▶ [Exercise goal] Word for word, restate every line of the listing that follows.

▶ [Raw data]

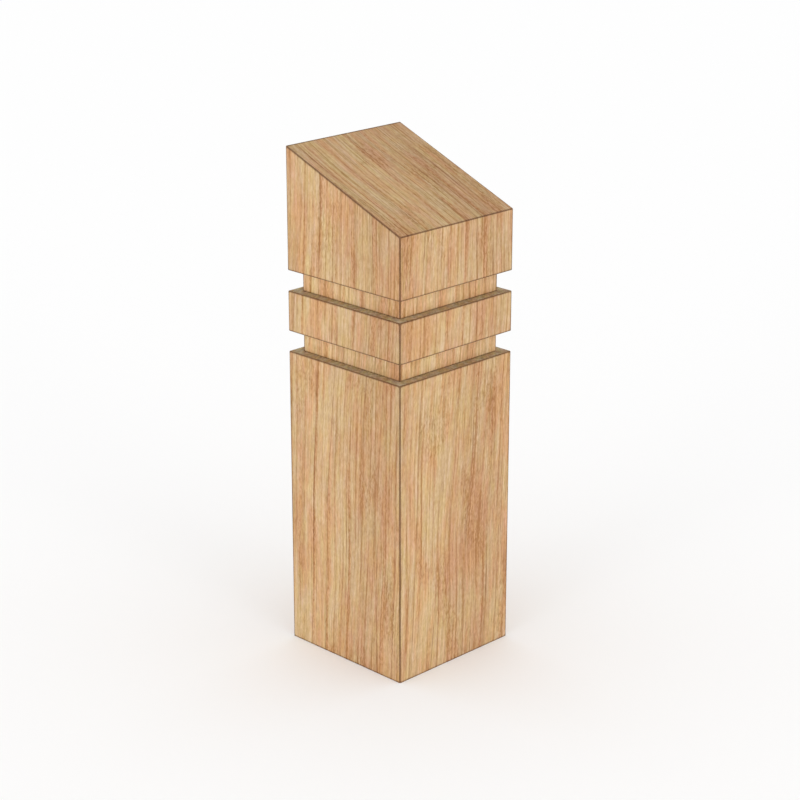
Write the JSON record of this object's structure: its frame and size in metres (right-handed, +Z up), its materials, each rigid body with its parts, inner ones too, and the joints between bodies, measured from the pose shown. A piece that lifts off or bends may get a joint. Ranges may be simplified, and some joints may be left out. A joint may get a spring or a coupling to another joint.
{
  "type": "oak bollard",
  "caption": "Square oak bollard with a single-slope top and square rebates cut round it below the head, to mark a path edge or keep vehicles off. Flat foot.",
  "frame": {"origin": "centre of the foot, on the ground", "axes": "+Z up along the timber; the sloping top falls towards -Y, so the high face looks along +Y and the low face along -Y; the part is a mirror image of itself across the YZ plane"},
  "size_m": [0.15, 0.15, 0.4998],
  "materials": {
    "oak": "matte"
  },
  "bodies": {
    "root": {"bollard_post": "oak"}
  },
  "joints": []
}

▶ [Solution for this problem]
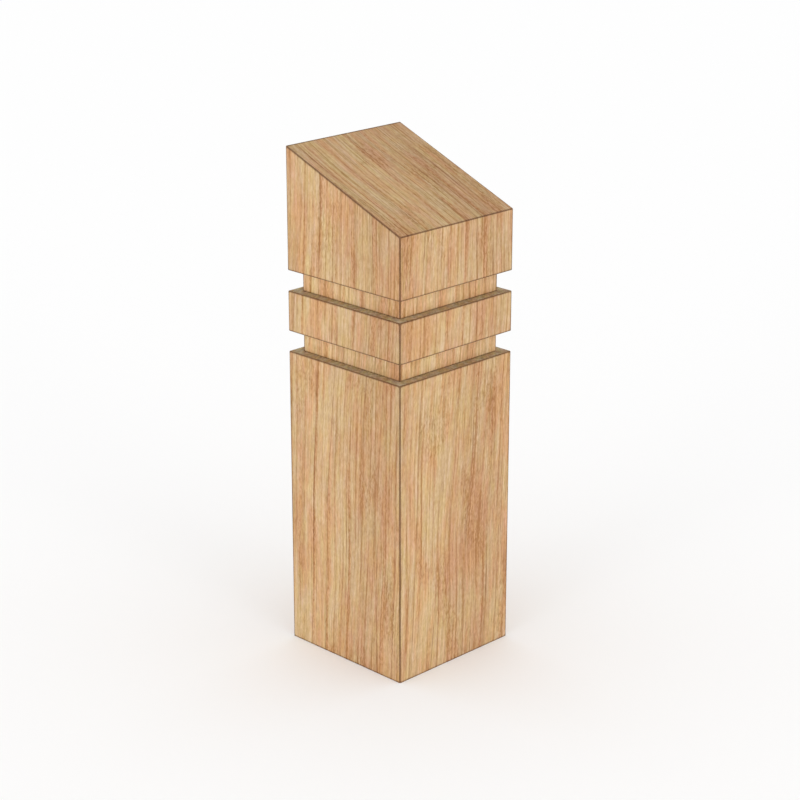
Write the JSON record of this object's structure: its frame and size in metres (right-handed, +Z up), its materials, each rigid body with its parts, inner ones too, and the joints between bodies, measured from the pose shown. A piece that lifts off or bends may get a joint. Ranges may be simplified, and some joints may be left out. A joint may get a spring or a coupling to another joint.
{
  "type": "oak bollard",
  "caption": "Square oak bollard with a single-slope top and square rebates cut round it below the head, to mark a path edge or keep vehicles off. Flat foot.",
  "frame": {"origin": "centre of the foot, on the ground", "axes": "+Z up along the timber; the sloping top falls towards -Y, so the high face looks along +Y and the low face along -Y; the part is a mirror image of itself across the YZ plane"},
  "size_m": [0.15, 0.15, 0.4998],
  "materials": {
    "oak": "matte"
  },
  "bodies": {
    "root": {"bollard_post": "oak"}
  },
  "joints": []
}